Collective responsibility lifted for vote over boundary review

First suspension for a vote in the house since 1977.

The Prime Minister has formally announced that the doctrine of Cabinet collective responsibility is to be suspended with regards to the vote on the boundary review. This grants the Liberal Democrats and Conservatives the right to whip against each other when the issue returns to the commons after the defeat in the Lords on Monday.

Collective responsibility allows for cabinet members to disagree in private provided they remain, in public, united. It's a crucial part of the so-called "payroll vote", the name for the core group of MPs who, by virtue having salaried government positions, will never rebel. In addition, it dampens down the damage of actual splits in opinion within cabinet.

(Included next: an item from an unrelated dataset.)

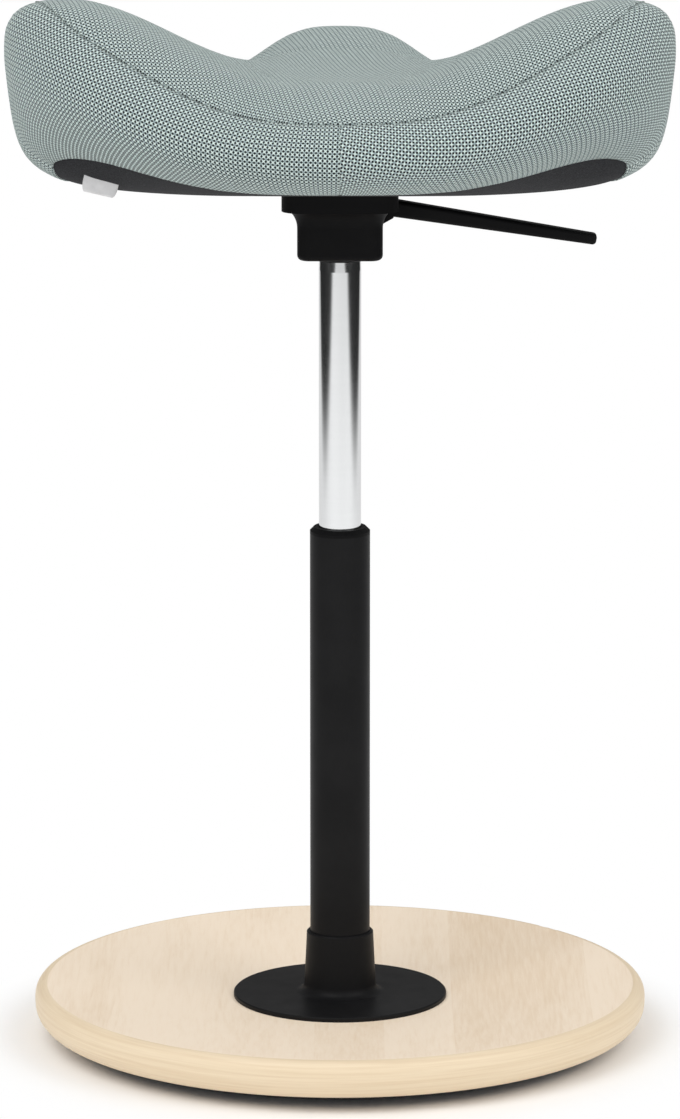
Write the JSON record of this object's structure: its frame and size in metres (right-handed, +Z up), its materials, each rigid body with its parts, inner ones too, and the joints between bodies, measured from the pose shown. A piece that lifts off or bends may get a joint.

That latter aim has been tested under the coalition for a while, with Vince Cable in particular being generally outspoken about his disagreements. But this marks the first time this cabinet will explicitly be allowed to split in a division in the commons. In fact, aside from a blip in 2003, when Clare Short was allowed to remain in the cabinet despite voting against war with Iraq – although she later resigned – it also marks the first time in the post-war era.

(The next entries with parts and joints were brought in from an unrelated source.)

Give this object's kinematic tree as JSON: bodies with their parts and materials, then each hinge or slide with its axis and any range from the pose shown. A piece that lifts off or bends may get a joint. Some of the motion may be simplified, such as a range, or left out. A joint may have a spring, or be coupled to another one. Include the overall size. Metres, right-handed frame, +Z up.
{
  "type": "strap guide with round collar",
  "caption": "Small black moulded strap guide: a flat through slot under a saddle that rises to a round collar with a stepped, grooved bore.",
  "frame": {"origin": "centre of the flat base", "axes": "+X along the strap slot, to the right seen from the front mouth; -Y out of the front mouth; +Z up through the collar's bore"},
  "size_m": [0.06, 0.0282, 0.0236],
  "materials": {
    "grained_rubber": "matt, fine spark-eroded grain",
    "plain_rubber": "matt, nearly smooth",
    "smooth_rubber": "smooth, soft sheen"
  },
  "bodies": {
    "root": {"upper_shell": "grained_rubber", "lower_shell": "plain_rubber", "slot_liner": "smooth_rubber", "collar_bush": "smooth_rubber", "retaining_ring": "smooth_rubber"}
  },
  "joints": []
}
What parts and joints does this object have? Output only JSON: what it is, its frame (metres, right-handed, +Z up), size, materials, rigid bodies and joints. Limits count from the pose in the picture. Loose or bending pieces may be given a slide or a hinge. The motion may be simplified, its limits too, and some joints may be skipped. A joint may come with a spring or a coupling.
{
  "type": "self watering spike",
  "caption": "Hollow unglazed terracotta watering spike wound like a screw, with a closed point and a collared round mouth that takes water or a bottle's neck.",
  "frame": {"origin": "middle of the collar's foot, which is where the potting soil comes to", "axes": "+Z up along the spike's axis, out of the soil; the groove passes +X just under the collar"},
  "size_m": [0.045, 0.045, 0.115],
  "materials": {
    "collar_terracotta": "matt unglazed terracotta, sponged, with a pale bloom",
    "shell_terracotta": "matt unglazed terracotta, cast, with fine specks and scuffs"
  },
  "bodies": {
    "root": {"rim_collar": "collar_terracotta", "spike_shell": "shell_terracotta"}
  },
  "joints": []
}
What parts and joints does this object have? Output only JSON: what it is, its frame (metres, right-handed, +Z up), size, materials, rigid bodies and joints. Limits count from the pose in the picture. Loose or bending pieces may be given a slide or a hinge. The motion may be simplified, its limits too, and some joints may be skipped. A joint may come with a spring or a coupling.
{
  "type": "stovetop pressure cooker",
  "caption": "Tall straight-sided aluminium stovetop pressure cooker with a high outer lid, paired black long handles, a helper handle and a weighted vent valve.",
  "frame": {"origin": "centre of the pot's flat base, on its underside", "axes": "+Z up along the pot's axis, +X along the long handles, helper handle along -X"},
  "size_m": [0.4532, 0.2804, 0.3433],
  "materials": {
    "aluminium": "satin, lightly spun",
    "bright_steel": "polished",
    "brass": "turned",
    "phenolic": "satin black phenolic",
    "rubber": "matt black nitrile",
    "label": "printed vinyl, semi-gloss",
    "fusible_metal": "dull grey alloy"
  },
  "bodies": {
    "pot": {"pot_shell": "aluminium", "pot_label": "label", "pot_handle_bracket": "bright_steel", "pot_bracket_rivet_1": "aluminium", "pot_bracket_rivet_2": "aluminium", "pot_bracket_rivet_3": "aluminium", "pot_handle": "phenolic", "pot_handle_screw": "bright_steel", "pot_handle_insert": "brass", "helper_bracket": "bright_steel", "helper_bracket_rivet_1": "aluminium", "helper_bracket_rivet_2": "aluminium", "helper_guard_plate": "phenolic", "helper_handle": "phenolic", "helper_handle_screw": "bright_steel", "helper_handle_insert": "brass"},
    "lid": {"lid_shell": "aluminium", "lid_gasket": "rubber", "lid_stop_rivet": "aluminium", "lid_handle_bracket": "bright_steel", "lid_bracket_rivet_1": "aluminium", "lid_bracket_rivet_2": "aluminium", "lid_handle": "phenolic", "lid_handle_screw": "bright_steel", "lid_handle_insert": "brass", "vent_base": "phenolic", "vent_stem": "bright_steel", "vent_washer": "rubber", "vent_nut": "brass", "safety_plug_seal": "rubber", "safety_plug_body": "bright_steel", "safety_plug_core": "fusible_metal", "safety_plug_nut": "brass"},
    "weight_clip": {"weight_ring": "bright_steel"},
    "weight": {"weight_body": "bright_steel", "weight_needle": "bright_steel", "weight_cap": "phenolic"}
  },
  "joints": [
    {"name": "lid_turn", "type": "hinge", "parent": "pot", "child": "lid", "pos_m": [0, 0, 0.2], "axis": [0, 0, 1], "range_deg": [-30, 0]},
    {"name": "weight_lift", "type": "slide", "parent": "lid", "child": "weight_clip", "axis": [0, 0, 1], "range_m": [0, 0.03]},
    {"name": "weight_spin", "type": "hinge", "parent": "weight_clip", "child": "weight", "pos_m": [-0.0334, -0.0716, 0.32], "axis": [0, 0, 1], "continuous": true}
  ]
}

As George writes, lifting cabinet responsibility has happened several times when it comes to referenda. Wilson allowed his cabinet to campaign on opposite sides of the 1975 in/out referendum; and the coalition itself formally allowed a split over the AV referendum in 2010.

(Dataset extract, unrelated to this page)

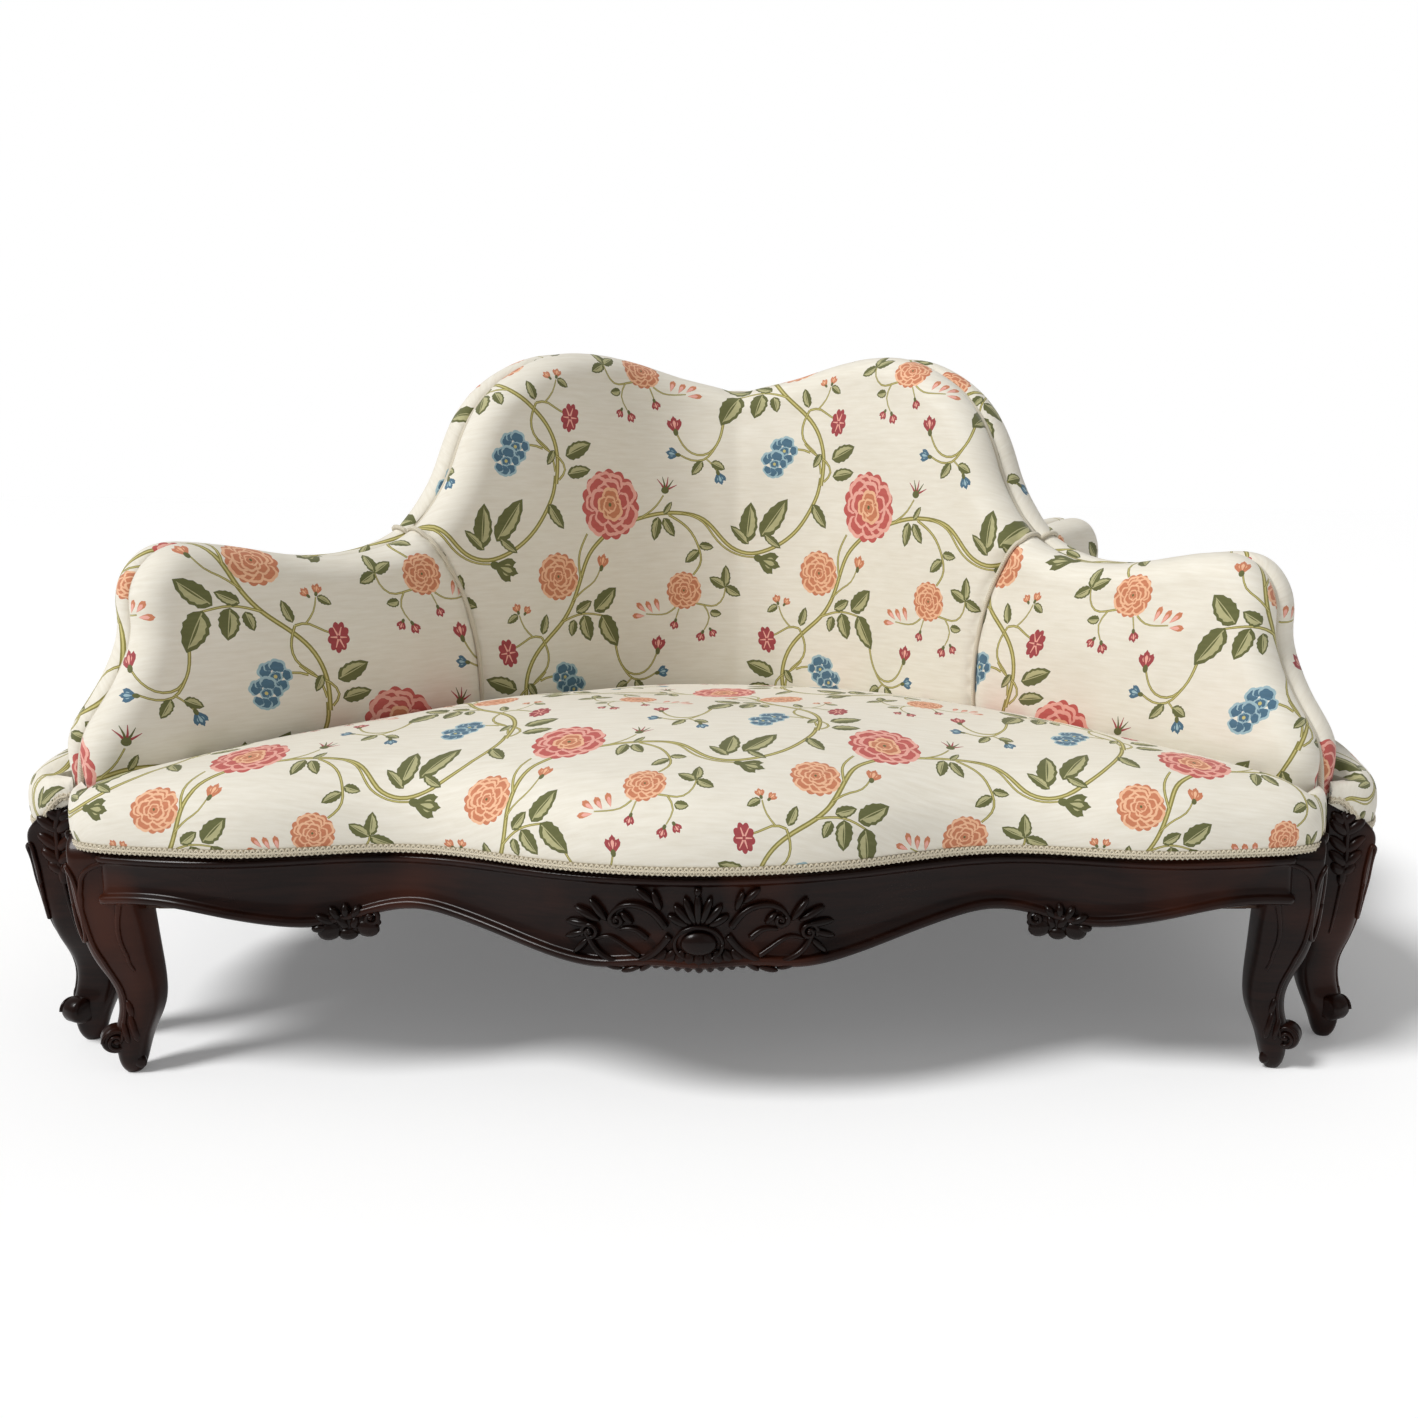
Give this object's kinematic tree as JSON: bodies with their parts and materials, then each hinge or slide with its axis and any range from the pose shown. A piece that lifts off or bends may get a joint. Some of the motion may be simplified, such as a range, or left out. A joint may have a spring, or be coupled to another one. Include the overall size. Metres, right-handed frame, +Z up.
{
  "type": "conversation sofa",
  "caption": "Victorian borne: cabriole corner sofas coupled back to back, with serpentine show rails, humped backs and floral upholstery.",
  "frame": {"origin": "on the floor, on the centre axis where the sections meet", "axes": "+Z up, the front section faces -Y and the right section faces +X"},
  "size_m": [1.981, 1.981, 0.935],
  "materials": {
    "mahogany": "polished dark mahogany",
    "beech": "sawn beech",
    "brocade": "cream woven floral brocade",
    "gimp": "beige gimp braid",
    "calico": "unbleached calico",
    "webbing": "jute webbing",
    "black_cloth": "black platform cloth",
    "steel": "zinc plated"
  },
  "bodies": {
    "root": {"front_seat_rail": "mahogany", "front_rail_carvings": "mahogany", "front_leg_right": "mahogany", "front_leg_left": "mahogany", "front_side_rail_right": "beech", "front_side_rail_left": "beech", "front_wall_frame_right": "beech", "front_wall_frame_left": "beech", "front_seat_pad": "brocade", "front_back_pad": "brocade", "front_arm_pad_right": "brocade", "front_arm_pad_left": "brocade", "right_seat_rail": "mahogany", "right_rail_carvings": "mahogany", "right_leg_right": "mahogany", "right_leg_left": "mahogany", "right_side_rail_right": "beech", "right_side_rail_left": "beech", "right_wall_frame_right": "beech", "right_wall_frame_left": "beech", "right_seat_pad": "brocade", "right_back_pad": "brocade", "right_arm_pad_right": "brocade", "right_arm_pad_left": "brocade", "rear_seat_rail": "mahogany", "rear_rail_carvings": "mahogany", "rear_leg_right": "mahogany", "rear_leg_left": "mahogany", "rear_side_rail_right": "beech", "rear_side_rail_left": "beech", "rear_wall_frame_right": "beech", "rear_wall_frame_left": "beech", "rear_seat_pad": "brocade", "rear_back_pad": "brocade", "rear_arm_pad_right": "brocade", "rear_arm_pad_left": "brocade", "left_seat_rail": "mahogany", "left_rail_carvings": "mahogany", "left_leg_right": "mahogany", "left_leg_left": "mahogany", "left_side_rail_right": "beech", "left_side_rail_left": "beech", "left_wall_frame_right": "beech", "left_wall_frame_left": "beech", "left_seat_pad": "brocade", "left_back_pad": "brocade", "left_arm_pad_right": "brocade", "left_arm_pad_left": "brocade", "corner_posts": "beech", "inner_rails": "beech", "gimp_braids": "gimp", "seat_springs": "calico", "seat_webbing": "webbing", "dust_covers": "black_cloth", "packing_blocks": "beech", "block_screws": "steel", "seam_cords": "brocade", "edge_welts": "brocade", "coupling_bolts": "steel", "coupling_spacers": "beech"}
  },
  "joints": []
}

But as far as I can tell, this marks the first time collective responsibility will be formally lifted for a vote in the house since 1931, when Ramsay MacDonald's National Government was split over whether or not to introduce protectionist tariffs. It marks a large constitutional watershed – and raises questions about whether coalitions can ever be viable in the British political system.


Martin Shapland points out that the precendent is more recent than that: 

And adds a discussion of the difference between constitution, statute and convention.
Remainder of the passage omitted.